Évidemment, cette étude provient de seulement 3 hôpitaux du Midwest américain et il s’agit d’une étude observationnelle, donc plus sujette aux biais potentiels. Des événements ont pu être manqués si congé précoce de l’urgence ou si le patient n’a pas été observé, même si probablement assez rare vu le haut taux d’admission, tel que discuté plus haut. Puisqu’il n’y a pas eu de suivi téléphonique, on peut aussi avoir manqué des événements plus tardifs ou possiblement des patients qui auraient consulté dans un autre centre après une observation négative, l’étude étant basée sur la revue des dossiers des patients hospitalisés ou observés pour des DRS. Finalement, 26 patients avec ECG normaux et tropo normales dans cette population ont eu droit à une coronarographie rapide per hospitalisation afin de les stratifier: de ces patients, 22 ont eu droit à une intervention par stent ou pontage (donc 0.2 % de la population)… peut-être qu’un événement indésirable sérieux a été prévenu chez ces patients, grâce à l’accessibilité rapide à la coro ? Selon les auteurs cependant, d’autres études dans la littérature questionnent le bénéfice d’une intervention par coro chez les patients sans facteur de mauvais prognostic. Par ailleurs, la complication du «NSTEMI» n’a pas été comptabilisée dans le composé primaire, car jugée « moins sérieuse » (pas de morbidité importante qu’on prévient avec l’observation hospitalière). Est-il possible que le traitement per hospitalisation avec héparine IV et « repos relatif » aient aussi contribué à diminuer le taux d’événements indésirables (ie il y aurait eu plus des complications si le patient avait eu son congé)? Il faudra un devis d’étude randomisée contrôlée pour répondre à cette question.
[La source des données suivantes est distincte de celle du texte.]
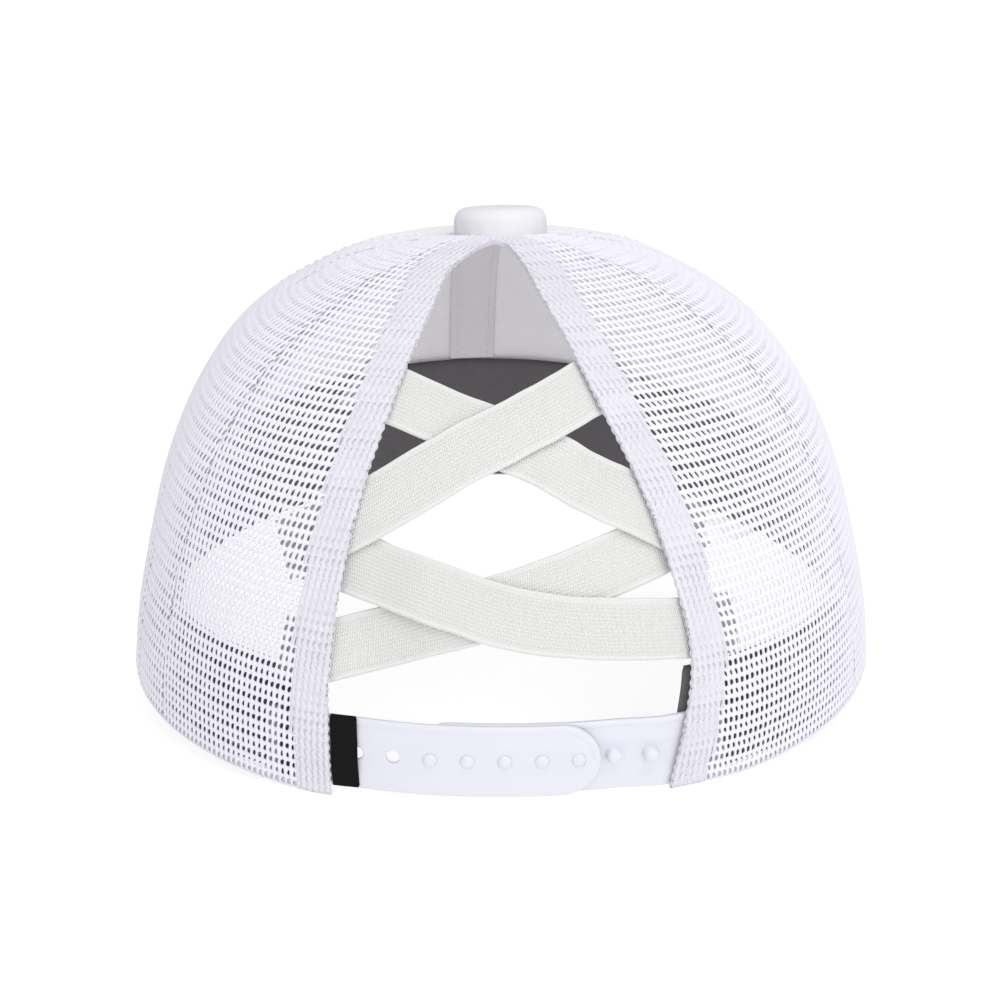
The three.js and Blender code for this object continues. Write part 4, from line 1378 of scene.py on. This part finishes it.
make_piece("sewn_peak", *peak_shell(), CLOTH, "cloth", ["peak"])

# %% [markdown]
# ## Stitches
#
# A stitch is a grain of thread that dips into the cloth at both ends. A row of them follows a
# line: the line is measured, and a stitch is set at every pitch. All rows of one piece are one
# mesh, because thousands of separate objects would be slow.

# %% A row of stitches
def stitch_row(line, facing, pitch=3.0, length=2.2, radius=0.24):
    """line is (n, 3) points, facing the directions away from the cloth. Stations along a stitch
    give its thickness and how far it has dipped."""
    measure = measured(line)
    centres = np.arange(pitch / 2, measure[-1] - length / 2, pitch)
    station = np.array([-1, -0.72, 0, 0.72, 1])
    thick = np.array([0, 0.85, 1, 0.85, 0])
    dip = np.array([-1.1, -0.1, 0.25, -0.1, -1.1]) * radius
    at = centres[:, None] + station * length / 2
    spot = np.stack([np.interp(at, measure, line[:, k]) for k in range(3)], -1)
    out = unit(np.stack([np.interp(at, measure, facing[:, k]) for k in range(3)], -1))
    tangent = unit(spot[:, -1:] - spot[:, :1])
    side = unit(np.cross(tangent, out))
    turn = np.arange(6) * TURN / 6
    side, out = side[:, :, None, :], out[:, :, None, :]
    ring = np.cos(turn)[:, None] * side + np.sin(turn)[:, None] * out
    points = spot[:, :, None, :] + out * dip[:, None, None] + ring * (thick * radius)[:, None, None]
    starts = (np.arange(len(centres)) * 5 * 6)[:, None, None]
    faces = (starts + tube_faces(5, 6)[:, TURNED]).reshape(-1, 4)
    return points, faces, np.stack(np.broadcast_arrays(at[:, :, None], turn[None, None, :]), -1)


def crown_row(edge, offset, first, last, depth, facing, **sizes):
    """A row beside an edge of the crown, offset millimetres from it, on a face at that depth."""
    share = np.linspace(first, last, 240)
    angle = edge_at(edge, share)
    angle = angle + offset / mm_per_degree(angle, share)
    out = facing * crown_normal(angle, share)
    return stitch_row(inside(angle, share, depth), out, **sizes)


RIM_MM_PER_SHARE = 118.0


def rim_row(first, last, up, depth, facing, **sizes):
    """A row round the rim between two angles, at that height along the crown."""
    angle = np.linspace(first, last, 300)
    share = np.full_like(angle, up / RIM_MM_PER_SHARE)
    out = facing * crown_normal(angle, share)
    return stitch_row(inside(angle, share, depth), out, **sizes)


# %% Sew the front, the tape, the peak and the sweatband
BESIDE_SEAMS = {"front_left": 2.0, "front_right": -2.0, "centre_left": -2.4, "centre_right": 2.4}
front_rows = [
    crown_row(edge, beside, 0.03, 0.955, 0.02, 1) for edge, beside in BESIDE_SEAMS.items()
]
front_rows.append(rim_row(114, 246, 4.0, 0.05, 1))
make_piece("front_stitches", *joined(*front_rows), THREAD, "cloth")

FINE = {"pitch": 2.6, "length": 1.9, "radius": 0.12}
tape_rows = [
    crown_row("centre_left", beside, 0.33, 0.925, TAPE_INSET + 0.92, -1, **FINE)
    for beside in (-TAPE_ROWS, TAPE_ROWS)
]
make_piece("tape_stitches", *joined(*tape_rows), TAPE, "cloth")

peak_rows = []
for face, facing in ((PEAK_THICK - 0.16, 1.0), (0.16, -1.0)):
    for back in PEAK_ROWS_FROM_EDGE:
        side = np.linspace(-0.93, 0.93, 260)
        up = np.full_like(side, 1 - back / PEAK_REACH)
        line = peak_place(side, up, face)
        step = 0.004
        across = peak_place(side + step, up, face) - peak_place(side - step, up, face)
        forward = peak_place(side, up + step, face) - peak_place(side, up - step, face)
        out = unit(np.cross(forward, across))
        out = out * np.sign(out[:, 2:]) * facing
        peak_rows.append(stitch_row(line, out))
make_piece("peak_stitches", *joined(*peak_rows), THREAD, "cloth")

band_row = rim_row(34, 326, SWEATBAND_ROW, SWEATBAND_INSET + 1.15, -1, pitch=3.2)
make_piece("sweatband_stitches", *joined(band_row), THREAD, "band")

# %% [markdown]
# ## What each cloth was cut to
#
# Each panel's cut area is worked out and printed: cloth can stretch a little, but it can't
# appear from nowhere. Each panel's flat area comes from the crown's own measures.

# %% State the cut sizes
def panel_sheet(name):
    """A hem is cut twice as wide as it shows, because it is folded over."""
    cut = CUTS[name]
    folds = 2 if name.startswith("opening_hem") else 1
    round(2 * cut.half_width * folds * MM, 4)
    "folded" if folds == 2 else "stretched"
    round(cut.area * folds * MM * MM, 6)
    return cut.area * folds


for name, piece in {**net_pieces, **hems, **fronts}.items():
    print(name, "cut area cm2", round(panel_sheet(name) / 100, 1))

# %% [markdown]
# ## Table, light and camera
#
# White cloth on white shows its relief only when the light comes from one side. The table fills
# the view and gives off most of its own light, as a light table does, so it stays an even white.
# A broad soft light hangs above, one stands behind the camera's right, and a weak one at its
# left. A long lens looks down a little.

# %% Table
FLOOR_HALF = 6.0
floor_mesh = bpy.data.meshes.new("table")
CORNERS = ((-1, -1), (1, -1), (1, 1), (-1, 1))
floor_corners = [(FLOOR_HALF * x, FLOOR_HALF * y, 0) for x, y in CORNERS]
floor_mesh.from_pydata(floor_corners, [], [(0, 1, 2, 3)])
floor = bpy.data.objects.new("table", floor_mesh)
bpy.context.scene.collection.objects.link(floor)
white = Shader("white_table")
grain = white.noise(0.02)
white_colour = white.mix(grain, (0.34, 0.34, 0.34), (0.36, 0.36, 0.36))
floor_mesh.materials.append(
    white.done(white_colour, 0.9 + grain * 0.05, white.bump(grain, 0.05, 0.2),
               Specular_IOR_Level=0.1, Emission_Color=(1, 1, 1, 1), Emission_Strength=0.78)
)
print("table:", 2 * FLOOR_HALF, "metres wide")

# %% Light
CAP_CENTRE = Vector((0.00025, 0.0355, 0.0494))


def aim(made, place):
    """Puts a light or camera at a place, turned to the cap's centre."""
    made.location = place
    made.rotation_euler = (CAP_CENTRE - made.location).to_track_quat("-Z", "Y").to_euler()
    bpy.context.scene.collection.objects.link(made)


def soft_light(name, place, size, power):
    lamp = bpy.data.lights.new(name, "AREA")
    lamp.shape = "DISK"
    lamp.size = size
    lamp.energy = power
    aim(bpy.data.objects.new(name, lamp), place)


soft_light("overhead_soft", (-0.15, 0.4, 1.35), 1.1, 8.0)
soft_light("left_soft", (0.85, 1.35, 0.6), 0.9, 2.2)
soft_light("right_soft", (-0.7, 1.45, 0.6), 0.9, 6.0)

world = bpy.data.worlds.new("white_room")
world.use_nodes = True
world.node_tree.nodes["Background"].inputs["Color"].default_value = (1, 1, 1, 1)
world.node_tree.nodes["Background"].inputs["Strength"].default_value = 0.6
bpy.context.scene.world = world
bpy.context.scene.view_settings.view_transform = "Standard"
print("lights:", [lamp.name for lamp in bpy.data.lights])

# %% Camera
VIEW_FROM = Vector((0.1016, 0.9354, 0.3387))
VIEW_DISTANCE = 0.6
camera_data = bpy.data.cameras.new("camera")
camera_data.lens = 80.5
camera_data.sensor_width = 36
camera_data.clip_end = 30
camera = bpy.data.objects.new("camera", camera_data)
aim(camera, CAP_CENTRE + VIEW_FROM * VIEW_DISTANCE)
bpy.context.scene.camera = camera
print("camera at", [round(value, 3) for value in camera.location])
Dans la discussion, les auteurs mentionnent qu’il faut donc hospitaliser plus de 1817 patients avec deux tropo normales, signes vitaux normaux et un ECG normal pour prévenir un événement sérieux. Ils soutiennent qu’il ne s’agit pas de ne plus investiguer les DRS avec bilans négatifs, mais bien qu’un suivi en externe semble tout aussi sécuritaire qu’une courte hospitalisation chez ces patients. Il restera à corroborer de manière prospective ces données dans d’autres populations, et peut-être même de conduire une étude randomisée contrôlée sur la question, en tenant aussi compte des complications iatrogéniques comme les infections, le délirium per hospit, etc.
En attendant, ces données s’ajoutent à celles du Heart pathway / Heart score discutées il y a deux semaines… et peuvent aider à rassurer le clinicien pour les patients avec histoire de SCA possible mais jugés à faible risque après les bilans…
Dr Frédéric Picotte
Médecin de famille
Michael B.Weinstock et al. Risk for Clinically Relevant Adverse Cardiac Events
in Patients With Chest Pain at Hospital Admission. JAMA Intern Med.